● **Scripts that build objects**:

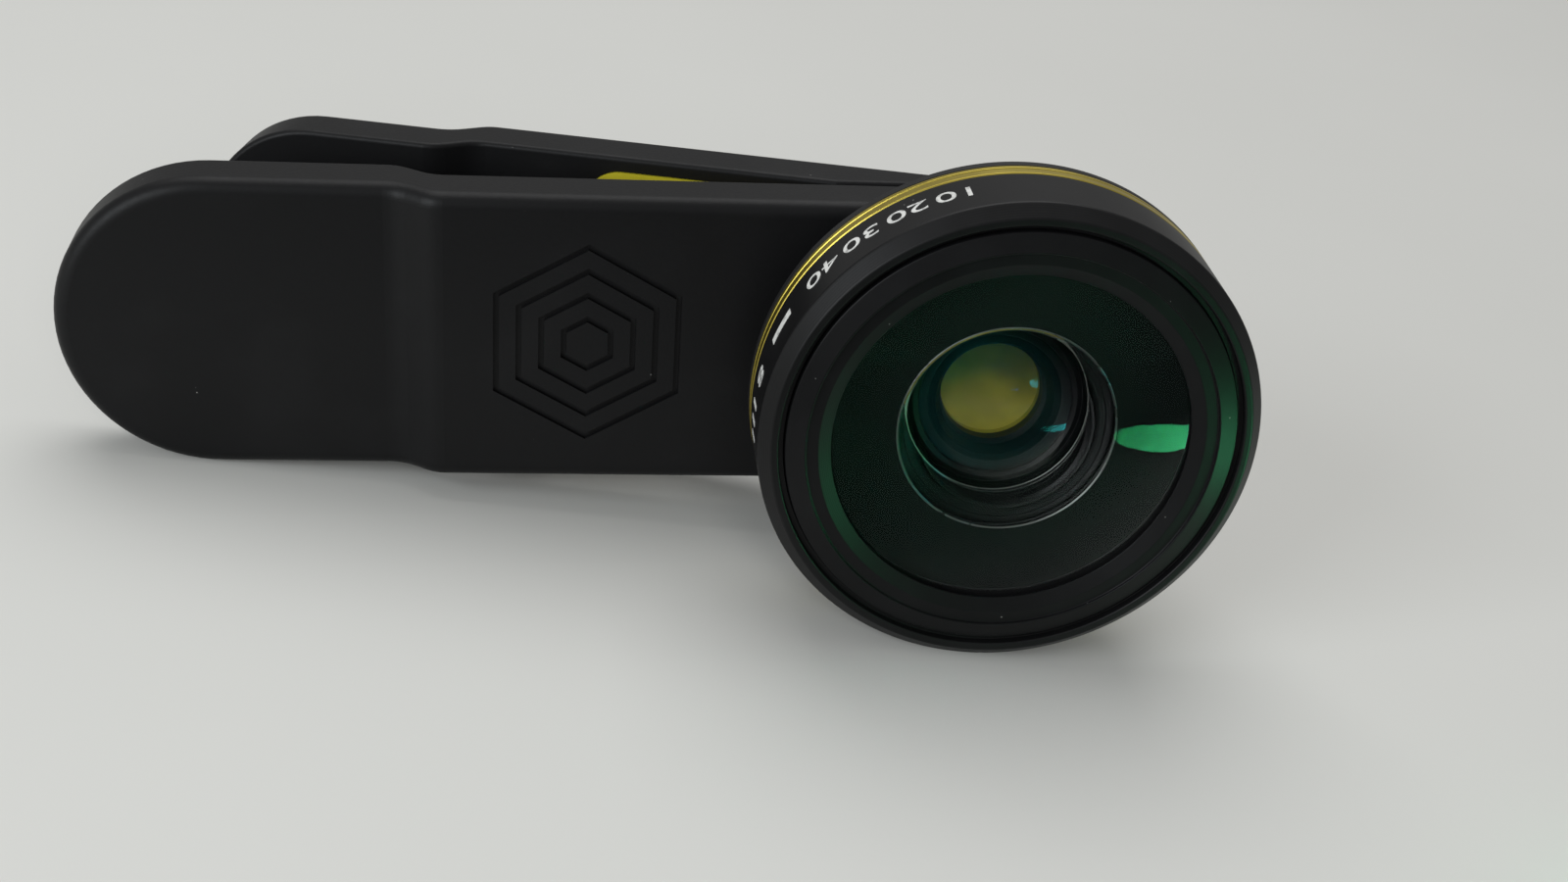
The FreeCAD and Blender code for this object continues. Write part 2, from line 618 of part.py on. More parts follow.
def make_torsion_spring():
    """A close coil round the pin, with one straight leg along each handle."""
    radius, wire, pitch = value("coil_radius"), value("wire_radius"), value("coil_pitch")
    turns, leg = value("coil_sweep"), value("leg_length")
    helix = Part.makeHelix(pitch, pitch * turns, radius)
    slope = math.atan2(pitch, 2 * math.pi * radius)
    start = FreeCAD.Vector(radius, 0, 0)
    start_way = FreeCAD.Vector(0, math.cos(slope), math.sin(slope))
    angle = 2 * math.pi * turns
    stop = FreeCAD.Vector(radius * math.cos(angle), radius * math.sin(angle), pitch * turns)
    level = math.cos(slope)
    stop_way = FreeCAD.Vector(-math.sin(angle) * level, math.cos(angle) * level, math.sin(slope))
    profile = Part.Wire([Part.makeCircle(wire, start, start_way)])
    coil = Part.Wire(helix.Edges).makePipeShell([profile], True, True)
    legs = [Part.makeCylinder(wire, leg, start, start_way * -1),
            Part.makeCylinder(wire, leg, stop, stop_way)]
    shape = coil.multiFuse(legs).removeSplitter()
    place = FreeCAD.Placement(
        FreeCAD.Vector(value("-hinge_back"), value(HINGE_Y), -pitch * turns / 2),
        FreeCAD.Rotation(FreeCAD.Vector(0, 0, 1), -90))
    feature = doc.addObject("Part::Feature", "torsion_spring")
    feature.Shape = shape.Solids[0].transformed(place.Matrix, copy=True)
    return feature


def make_mount_insert():
    shoulder = "-(insert_depth - flange_thick)"
    return turned("mount_insert", [
        ("thread_radius", "0"), ("insert_radius", "0"), ("insert_radius", shoulder),
        ("insert_flange", shoulder), ("insert_flange", "-insert_depth"),
        ("thread_radius", "-insert_depth")])


def make_seat_ring():
    return turned("seat_ring", [("thread_radius", "0"), ("seat_radius", "0"), ("seat_radius", "seat_thick"),
                                ("thread_radius", "seat_thick")])


def make_rear_housing():
    stub = "thread_radius - thread_play"
    middle_bore = "middle_radius + ring_play"
    doublet_bore = "doublet_radius + ring_play"
    return turned("rear_housing", [
        ("rear_bore", "-stub_length"), (stub, "-stub_length"), (stub, "seat_thick"),
        ("neck_radius", "seat_thick"), ("neck_radius", "neck_depth"),
        ("barrel_radius", "bell_depth"), ("barrel_radius", "accent_depth"),
        ("spigot_radius", "accent_depth"), ("spigot_radius", "spigot_front"), ("baffle_radius", "spigot_front"),
        ("baffle_radius", "baffle_seat"), (middle_bore, "lock_front"), (middle_bore, "middle_seat"),
        (doublet_bore, "middle_seat"), (doublet_bore, "-flint_back"), ("rear_bore", "-flint_back")])


def make_accent_ring():
    inner, edge = "spigot_radius + ring_play", "barrel_radius - fine_chamfer"
    return turned("accent_ring", [(inner, "accent_depth"), (edge, "accent_depth"),
                                  ("barrel_radius", "accent_depth + fine_chamfer"),
                                  ("barrel_radius", f"accent_front - fine_chamfer"), (edge, "accent_front"),
                                  (inner, "accent_front")])


def make_front_barrel():
    bore, glass_bore = "spigot_radius + ring_play", "front_glass_radius + ring_play"
    ring_bore, groove_floor = "ring_radius + ring_play", "face_depth - groove_depth"
    web_back = f"spigot_front + ring_play"
    return turned("front_barrel", [
        (bore, "accent_front"), ("barrel_radius - fine_chamfer", "accent_front"),
        ("barrel_radius", f"accent_front + fine_chamfer"), ("barrel_radius", "rim_depth"),
        ("face_radius", "face_depth"), ("groove_radius", "face_depth"), ("groove_radius", groove_floor),
        (ring_bore, groove_floor), (ring_bore, "ring_shoulder"), (glass_bore, "ring_shoulder"),
        (glass_bore, "front_glass_back"), ("web_radius", "front_glass_back"), ("web_radius", web_back),
        (bore, web_back)])


def make_front_retaining_ring():
    glass_bore = "front_glass_radius + ring_play"
    return turned("front_retaining_ring", [
        (glass_bore, "ring_shoulder"), ("ring_radius", "ring_shoulder"), ("ring_radius", "ring_edge_depth"),
        ("ring_crest_radius", "ring_crest_depth"), ("ring_crest_radius", "face_depth"),
        ("ring_flat_radius", "face_depth"), ("ring_lip_radius", "face_depth - ring_lip_drop"),
        ("ring_lip_radius", "gasket_front"), (glass_bore, "gasket_front")])


def make_front_gasket():
    return turned("front_gasket", [
        ("ring_lip_radius", "front_glass_step"), ("front_glass_radius", "front_glass_step"),
        ("front_glass_radius", "gasket_front"), ("ring_lip_radius", "gasket_front")])


def make_front_element():
    corners = [("0", "front_glass_back + hollow_height"), ("front_hollow_radius", "front_glass_back"),
               ("front_glass_radius", "front_glass_back"), ("front_glass_radius", "front_glass_step"),
               ("front_clear_radius", "front_glass_step"),
               ("front_clear_radius", "front_glass_step + glass_edge_rise"), ("0", "front_apex_depth")]
    hollow_curve = sphere("hollow_height", "front_hollow_radius")
    dome_curve = sphere("dome_height", "front_clear_radius")
    return turned("front_element", corners, {0: (hollow_curve, 1), 5: (dome_curve, -1)})


def make_baffle_cone():
    """Black cone between the two lens groups, held by its rim under the front barrel's web."""
    outer = f"baffle_radius - ring_play"
    return turned("baffle_cone", [
        ("middle_radius", f"lock_front + ring_play"), (outer, "baffle_seat + ring_play"),
        (outer, "spigot_front"), ("web_radius", "spigot_front"),
        ("middle_radius", f"lock_front + ring_play + baffle_thick")])


def make_middle_lock_ring():
    return turned("middle_lock_ring", [
        ("middle_clear", "middle_front"), ("middle_radius", "middle_front"), ("middle_radius", "lock_front"),
        ("middle_clear + lock_chamfer", "lock_front"), ("middle_clear", f"lock_front - lock_chamfer")])


def make_middle_element():
    corners = [("0", "middle_seat"), ("middle_radius", "middle_seat"), ("middle_radius", "middle_front"),
               ("middle_clear", "middle_front"), ("0", "middle_front - middle_sag")]
    return turned("middle_element", corners, {3: (sphere("middle_sag", "middle_clear"), 1)})


def make_inner_spacer():
    inner = "doublet_radius - spacer_wall"
    dip = f"({CROWN_CURVE} - sqrt(({CROWN_CURVE}) ^ 2 - ({inner}) ^ 2))"
    foot = f"crown_edge + crown_sag - {dip} + ring_play"
    return turned("inner_spacer", [(inner, foot), ("doublet_radius", "crown_edge + ring_play"),
                                   ("doublet_radius", "middle_seat"), (inner, "middle_seat")])


def make_doublet_crown():
    corners = [("0", CEMENT_APEX), ("doublet_radius", "cement_edge"), ("doublet_radius", "crown_edge"),
               ("0", "crown_edge + crown_sag")]
    cement_curve = sphere("cement_sag", "doublet_radius")
    return turned("doublet_crown", corners, {0: (cement_curve, -1), 2: (CROWN_CURVE, -1)})


def make_doublet_flint():
    corners = [("0", "-flint_back"), ("doublet_radius", "-flint_back"), ("doublet_radius", "cement_edge"),
               ("0", CEMENT_APEX)]
    return turned("doublet_flint", corners, {2: (sphere("cement_sag", "doublet_radius"), 1)})


FIXED_TO_CLIP = [make_front_arm, make_front_pad, make_mount_insert, make_hinge_pin, make_torsion_spring,
                 make_seat_ring, make_rear_housing, make_accent_ring, make_front_barrel,
                 make_front_retaining_ring, make_front_gasket, make_front_element, make_baffle_cone,
                 make_middle_lock_ring, make_middle_element, make_inner_spacer, make_doublet_crown,
                 make_doublet_flint]
ON_REAR_ARM = [make_rear_arm, make_rear_pad]


def stand_up(offset):
    """The clip's placement when it stands on the lens barrel and the two handle ends."""
    lean = math.degrees(math.asin(value("(barrel_radius - arm_width / 2) / handle_reach")))
    return FreeCAD.Placement(offset, FreeCAD.Rotation(FreeCAD.Vector(0, 1, 0), -lean))


def shut_rear_arm():
    """The rear arm's turn about the hinge that brings the jaws together."""
    hinge = FreeCAD.Vector(value("-hinge_back"), value(HINGE_Y), 0)
    turn = FreeCAD.Rotation(FreeCAD.Vector(0, 0, 1), -value("vee"))
    return FreeCAD.Placement(FreeCAD.Vector(), turn, hinge)


def place_all(offset):
    for piece in clip_pieces:
        piece.Placement = stand_up(offset)
    for piece in rear_pieces:
        piece.Placement = stand_up(offset).multiply(shut_rear_arm())
    doc.recompute()


def check_document():
    for item in doc.Objects:
        if "Invalid" in item.State or "Error" in item.State:
            raise RuntimeError(f"{item.Name} failed to build: {item.State}")
    for piece in clip_pieces + rear_pieces:
        shape = piece.Shape
        if shape.isNull() or not shape.isValid() or len(shape.Solids) != 1:
            raise RuntimeError(f"{piece.Label} isn't one valid solid")


clip_pieces = [make() for make in FIXED_TO_CLIP]
rear_pieces = [make() for make in ON_REAR_ARM]
place_all(FreeCAD.Vector())
check_document()

# The origin is the middle of the underside of the whole part's box
boxes = [piece.Shape.optimalBoundingBox(False, False) for piece in clip_pieces + rear_pieces]
whole = FreeCAD.BoundBox()
for box in boxes:
    whole.add(box)
place_all(FreeCAD.Vector(-whole.Center.x, -whole.Center.y, -whole.ZMin))
check_document()

os.makedirs("parts", exist_ok=True)
for piece in clip_pieces + rear_pieces:
    piece.Shape.exportStep(f"parts/{piece.Label}.step")
    print(f"{piece.Label}: {piece.Shape.Volume:.1f} mm3")
print(f"size {whole.XLength:.2f} x {whole.YLength:.2f} x {whole.ZLength:.2f} mm")
print(f"lens axis at x {-whole.Center.x:.3f}, y 0 at {-whole.Center.y:.3f}, height {-whole.ZMin:.3f}")
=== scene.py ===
import math

import bpy
import numpy as np
from mathutils import Matrix, Vector


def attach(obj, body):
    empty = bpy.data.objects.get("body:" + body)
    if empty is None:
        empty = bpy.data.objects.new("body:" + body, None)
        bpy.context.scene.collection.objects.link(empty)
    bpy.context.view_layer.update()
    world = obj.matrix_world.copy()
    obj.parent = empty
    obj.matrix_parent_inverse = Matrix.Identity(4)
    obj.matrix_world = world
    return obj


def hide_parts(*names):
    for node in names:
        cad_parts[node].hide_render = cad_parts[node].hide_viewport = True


# The clip-on lens stands on its barrel and its front handle's end. The lens axis runs along -Y.
# A section of a turned piece is given in millimetres as radius from the lens axis and depth in front of the
# arm's outer face.

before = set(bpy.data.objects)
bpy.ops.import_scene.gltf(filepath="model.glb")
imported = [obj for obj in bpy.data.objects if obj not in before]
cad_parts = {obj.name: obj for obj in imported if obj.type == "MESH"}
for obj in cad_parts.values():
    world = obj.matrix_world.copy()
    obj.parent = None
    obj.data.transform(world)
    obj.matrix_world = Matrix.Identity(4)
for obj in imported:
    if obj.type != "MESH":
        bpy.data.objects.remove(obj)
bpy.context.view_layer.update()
MM = 0.001
AXIS_X, FACE_Y, AXIS_Z = 22.837 * MM, -0.650 * MM, 16.300 * MM
SEGMENTS = 256


# Shader maths
class Value:
    """An output socket of a material. Arithmetic on it adds Math nodes."""

    def __init__(self, finish, socket):
        self.finish, self.socket = finish, socket

    def math(self, operation, *others):
        return self.finish.node("ShaderNodeMath", {"operation": operation}, dict(enumerate((self,) + others)))

    def __add__(self, other):
        return self.math("ADD", other)

    def __mul__(self, other):
        return self.math("MULTIPLY", other)

    def __sub__(self, other):
        return self.math("SUBTRACT", other)

    def __pow__(self, power):
        return self.math("POWER", power)

    def __rsub__(self, other):
        return self * -1.0 + other

    def wave(self):
        return self.math("SINE")

    def ramp(self, low, high, to_low=0.0, to_high=1.0):
        """Goes smoothly from to_low to to_high while the value goes from low to high."""
        return self.finish.node("ShaderNodeMapRange", {"interpolation_type": "SMOOTHSTEP"},
                                {"Value": self, "From Min": low, "From Max": high,
                                 "To Min": to_low, "To Max": to_high})


class Finish:
    """One material. Constants are set on its Principled shader by the socket's name."""

    def __init__(self, name, **constants):
        self.material = bpy.data.materials.new(name)
        self.material.use_nodes = True
        self.tree = self.material.node_tree
        self.shader = self.tree.nodes["Principled BSDF"]
        for socket, constant in constants.items():
            self.shader.inputs[socket.replace("_", " ")].default_value = constant

    def node(self, kind, settings=None, sockets=None, output=0):
        """Adds a node with its settings and its sockets, by name or number, and gives one of its outputs."""
        node = self.tree.nodes.new(kind)
        for name, setting in (settings or {}).items():
            setattr(node, name, setting)
        for name, given in (sockets or {}).items():
            if isinstance(given, Value):
                self.tree.links.new(given.socket, node.inputs[name])
            else:
                node.inputs[name].default_value = given
        return Value(self, node.outputs[output])

    def feed(self, **values):
        for name, given in values.items():
            self.tree.links.new(given.socket, self.shader.inputs[name.replace("_", " ")])
        return self.material

    def place(self):
        return self.node("ShaderNodeTexCoord", output="Object")

    def noise(self, scale, detail=3.0):
        return self.node("ShaderNodeTexNoise", None,
                         {"Vector": self.place(), "Scale": scale, "Detail": detail})

    def specks(self, scale, reach, share):
        """Small round specks: what lies within reach of a cell's centre, in a share of the cells."""
        cells = self.node("ShaderNodeTexVoronoi", None, {"Vector": self.place(), "Scale": scale})
        return cells.ramp(reach, reach * 0.5) * self.noise(scale * 0.61, 0.0).ramp(1.0 - share, 1.03 - share)

    def mix(self, factor, first, second):
        first, second = (given if isinstance(given, Value) else (*given, 1.0) for given in (first, second))
        return self.node("ShaderNodeMix", {"data_type": "RGBA"}, {0: factor, 6: first, 7: second}, output=2)

    def bump(self, height, distance, strength):
        return self.node("ShaderNodeBump", None,
                         {"Height": height, "Distance": distance, "Strength": strength})

    def axes(self):
        """The place's x, y and z."""
        return [self.node("ShaderNodeSeparateXYZ", None, {0: self.place()}, output) for output in range(3)]

    def radius_and_depth(self):
        """Distance from the lens axis and depth in front of the arm's face, in millimetres."""
        x, y, z = self.axes()
        across, up = (x - AXIS_X) * 1000.0, (z - AXIS_Z) * 1000.0
        return (across * across + up * up) ** 0.5, (y - FACE_Y) * -1000.0


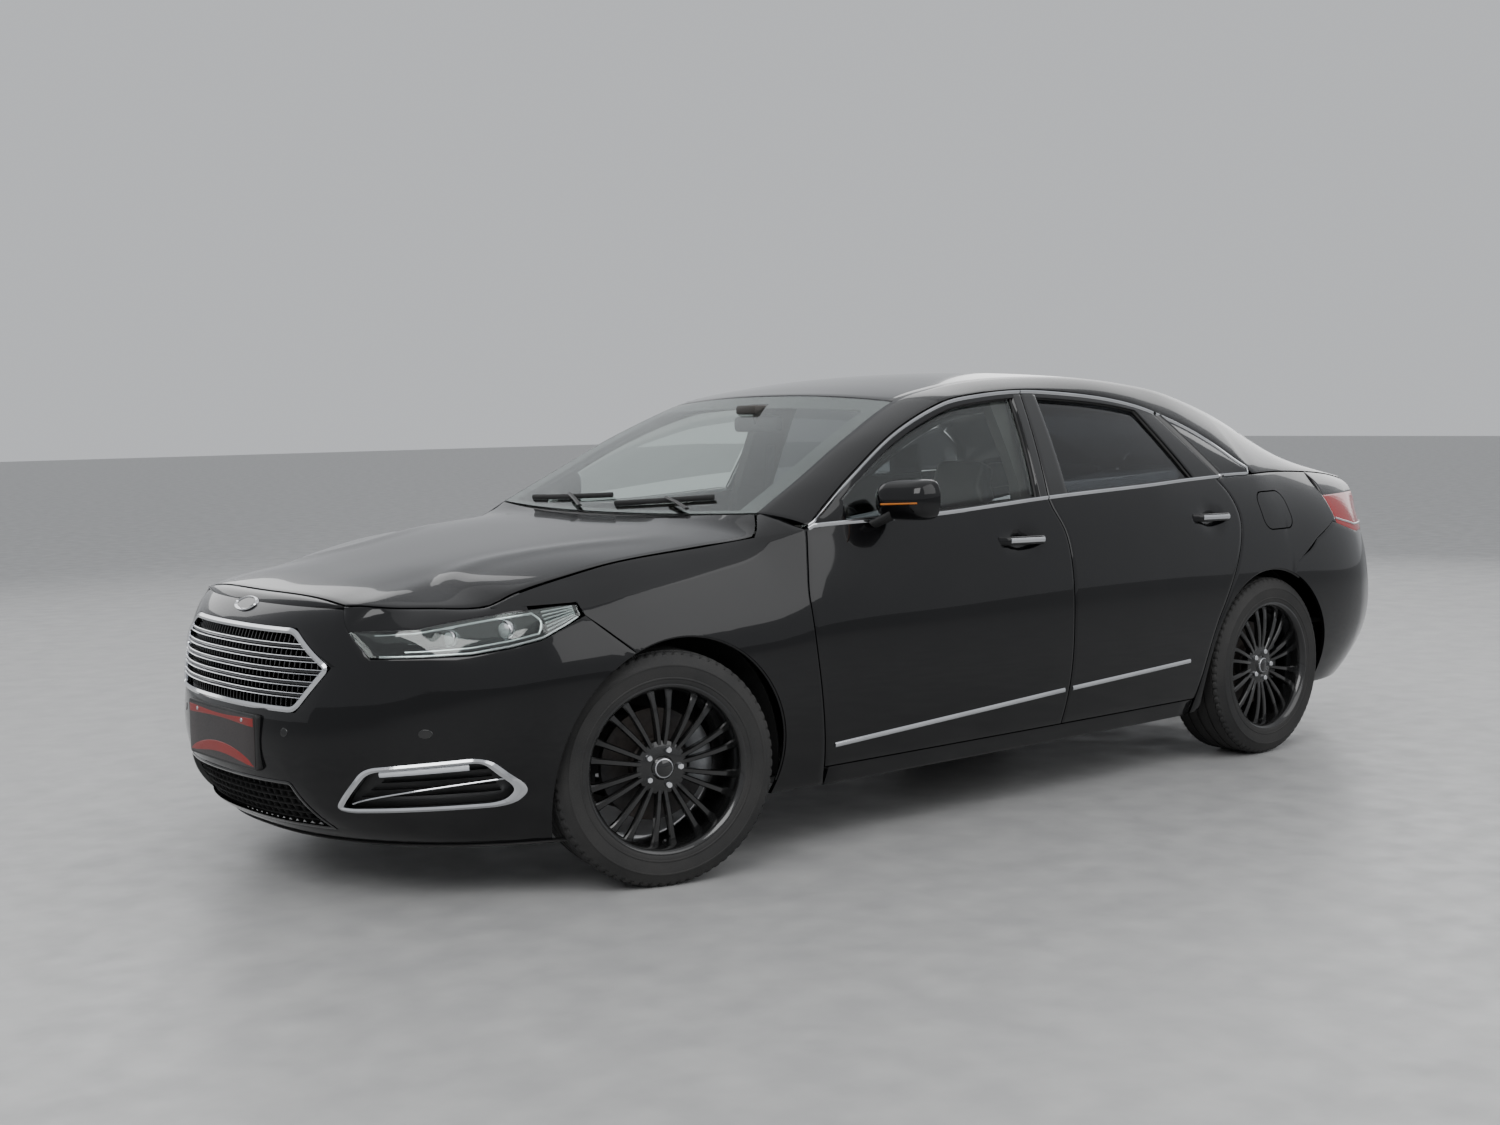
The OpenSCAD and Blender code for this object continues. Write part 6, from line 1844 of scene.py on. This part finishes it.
@dataclass
class DoorMirror:
    """One door mirror: head, foot, glass and indicator line."""

    left: bool
    inner_y: float = 858.0
    outer_y: float = 1050.0
    sides: int = 32

    def rear_x(self, s: float) -> float:
        """Returns x of the head's flat rear face at a share s of its width."""
        return lerp(594, 560, s)

    def build(self) -> None:
        """Builds the mirror on its door."""
        body = f"front_{side_name(self.left)}_door"
        name = f"{side_name(self.left)}_mirror"
        rows = []
        for n in range(25):
            s = n / 24
            fill = max(0.04, (1 - abs(2 * s - 1) ** 5)) ** 0.32
            y, zc = lerp(self.inner_y, self.outer_y, s), lerp(1080, 1084, s)
            half, deep = 66 * fill, lerp(92, 76, s) * fill
            row = []
            for k in range(self.sides):
                a = 2 * math.pi * k / self.sides
                c, q = math.cos(a), math.sin(a)
                x = self.rear_x(s) + 14 + (deep * c ** 0.8 if c > 0 else -14 * fill * abs(c) ** 0.45)
                row.append((x, y, zc + half * math.copysign(abs(q) ** 0.75, q)))
            rows.append(row)
        verts, faces = ring_mesh(rows, closed=False)
        head = make_piece(name + "_head", flipped(verts, self.left), faces, PAINT, body, "body_paint",
                          angle=45)
        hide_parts(name)
        span = self.outer_y - self.inner_y
        loop = rounded([(self.inner_y + 12, 1026), (self.inner_y + 12, 1134), (self.outer_y - 12, 1130),
                        (self.outer_y - 12, 1034)], 26, 6)
        verts, faces = plug(loop, lambda y, z, t: (self.rear_x((y - self.inner_y) / span) - 2.5 + t, y, z), 0,
                            6)
        make_piece(name + "_glass", flipped(verts, self.left), faces, MIRROR, body, "clear_glass")
        line = [(self.rear_x(s) + 14 + lerp(94, 78, s), lerp(self.inner_y + 60, self.outer_y - 22, s),
                 lerp(1070, 1074, s))
                for s in steps(10)]
        tube_piece(name + "_indicator", flipped(line, self.left), (3, 3), AMBER, body, "lamp_lens")
        foot = [(676, 858, 1004), (664, 880, 1016), (648, 905, 1030), (640, 925, 1046)]
        tube_piece(name + "_foot", flipped(foot, self.left), (12, 34), PLASTIC, body, "body_paint",
                   up=(1, 0, 0), sides=20)


def cushion_mesh(size: Sequence[float], place: Callable, crown: float, seams: Sequence[float] = (),
                 n: int = 26) -> Shape:
    """Returns a crowned, closed cushion whose sides pull in between its corners.

    Args:
        size: Half sizes along the cushion's own three axes; the last is its thickness.
        place: Puts a point of the cushion's own axes into the car.
        crown: How far its faces swell in the middle.
        seams: Places across it, from -1 to 1, where sewn channels run.
        n: Cells along each side.
    """
    verts: list[Point] = []
    index: dict = {}
    faces = []

    def point(u: float, v: float, w: float) -> int:
        key = (round(u, 5), round(v, 5), round(w, 5))
        if key not in index:
            q = [u, v, w]
            big = (abs(u) ** 7 + abs(v) ** 7 + abs(w) ** 7) ** (1 / 7)
            q = [c / big for c in q]
            swell = crown * (1 - abs(q[0]) ** 2.2) * (1 - abs(q[1]) ** 2.2)
            pull = 1 - 0.035 * ((1 - q[0] ** 2) * abs(q[1]) ** 4
                                + (1 - q[1] ** 2) * abs(q[0]) ** 4) * (1 - abs(q[2]))
            for s in seams:
                swell -= crown * 0.55 * math.exp(-((q[0] - s) / 0.035) ** 2)
            z = q[2] * (size[2] + (swell if abs(q[2]) > 0.2 else 0))
            index[key] = len(verts)
            verts.append(place(q[0] * size[0] * pull, q[1] * size[1] * pull, z))
        return index[key]

    stops = [2 * s - 1 for s in steps(n)]
    for axis in range(3):
        for s in (-1, 1):
            for i in range(n):
                for j in range(n):
                    quad = []
                    for a, b in ((i, j), (i + 1, j), (i + 1, j + 1), (i, j + 1)):
                        p = [stops[a], stops[b]]
                        p.insert(axis, s)
                        quad.append(point(*p))
                    faces.append(quad)
    return verts, faces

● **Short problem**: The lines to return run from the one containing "obj.data.transform(world)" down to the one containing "material. Constants are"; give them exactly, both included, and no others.

● **Right answer**:
    obj.data.transform(world)
    obj.matrix_world = Matrix.Identity(4)
for obj in imported:
    if obj.type != "MESH":
        bpy.data.objects.remove(obj)
bpy.context.view_layer.update()
MM = 0.001
AXIS_X, FACE_Y, AXIS_Z = 22.837 * MM, -0.650 * MM, 16.300 * MM
SEGMENTS = 256


# Shader maths
class Value:
    """An output socket of a material. Arithmetic on it adds Math nodes."""

    def __init__(self, finish, socket):
        self.finish, self.socket = finish, socket

    def math(self, operation, *others):
        return self.finish.node("ShaderNodeMath", {"operation": operation}, dict(enumerate((self,) + others)))

    def __add__(self, other):
        return self.math("ADD", other)

    def __mul__(self, other):
        return self.math("MULTIPLY", other)

    def __sub__(self, other):
        return self.math("SUBTRACT", other)

    def __pow__(self, power):
        return self.math("POWER", power)

    def __rsub__(self, other):
        return self * -1.0 + other

    def wave(self):
        return self.math("SINE")

    def ramp(self, low, high, to_low=0.0, to_high=1.0):
        """Goes smoothly from to_low to to_high while the value goes from low to high."""
        return self.finish.node("ShaderNodeMapRange", {"interpolation_type": "SMOOTHSTEP"},
                                {"Value": self, "From Min": low, "From Max": high,
                                 "To Min": to_low, "To Max": to_high})


class Finish:
    """One material. Constants are set on its Principled shader by the socket's name."""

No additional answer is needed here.